From 2005 through 2006, Jonathan was vice president of Fenton Communications, where he created and managed media outreach, messaging and advertising campaigns for clients, including the two “Save Darfur” rallies in Washington and New York, and Helen Hunt’s “Faith & Feminism” Internet video and ad campaign.
Jonathan worked for local government in the year following the attacks of September 11, 2001, when he was appointed Policy Director for the New York City Council’s Select Committee on Lower Manhattan Redevelopment. On behalf of the Chair of the Committee, Lower Manhattan Council Member Alan Gerson, Jonathan directed media and public policy campaigns and was the City Council’s lead analyst for federal relief programs. Jonathan organized and managed hearings for the Redevelopment Committees to receive input from small businesses and residents whose lives and livelihoods were decimated by the historic attacks. Jonathan’s work resulted in more than $250 million of federal funds being re-directed to needy businesses and constituents in the impacted area.

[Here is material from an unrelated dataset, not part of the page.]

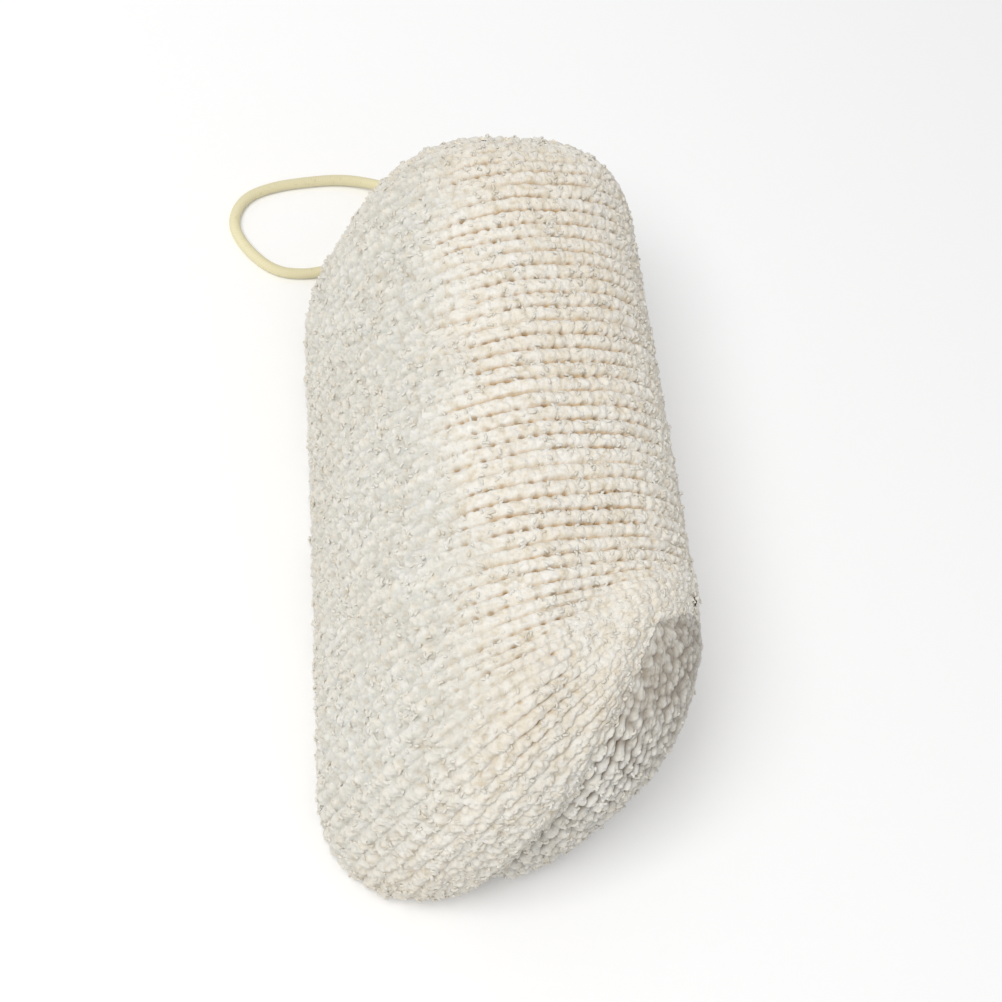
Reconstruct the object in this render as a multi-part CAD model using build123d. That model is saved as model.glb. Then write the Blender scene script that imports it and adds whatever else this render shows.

In addition, a City Council hearing of the Lower Manhattan Redevelopment Committee managed by Jonathan and follow up political consensus building work succeeded in reversing a federal plan, after 9-11, to permanently move the U.S. Customs House and 750 jobs from its historic home of more than 200 years in Lower Manhattan to Elizabeth, New Jersey. In June, 2oo2, Committee Chair Alan Gerson introduced a City Council resolution urging the U.S. Treasury to return the U.S. Customs House to its historic home. With the help of a unanimous City Council, Senator Chuck Schumer, Senator Hillary Clinton and Mayor Michael Bloomberg, four months later the Treasury Department reversed its position. More than a decade later, the U.S. Customs House returned to a rebuilt One World Trade Center tower.
Jonathan is a graduate of New York City’s Stuyvesant High School, where he was a four term student of author Frank McCourt, an experience which both writers recalled in the New York Times Education life years later.
Jonathan received his B.A. in rhetoric and literature from the State University of New York at Binghamton and a Masters Studies in Law degree from Yale Law School.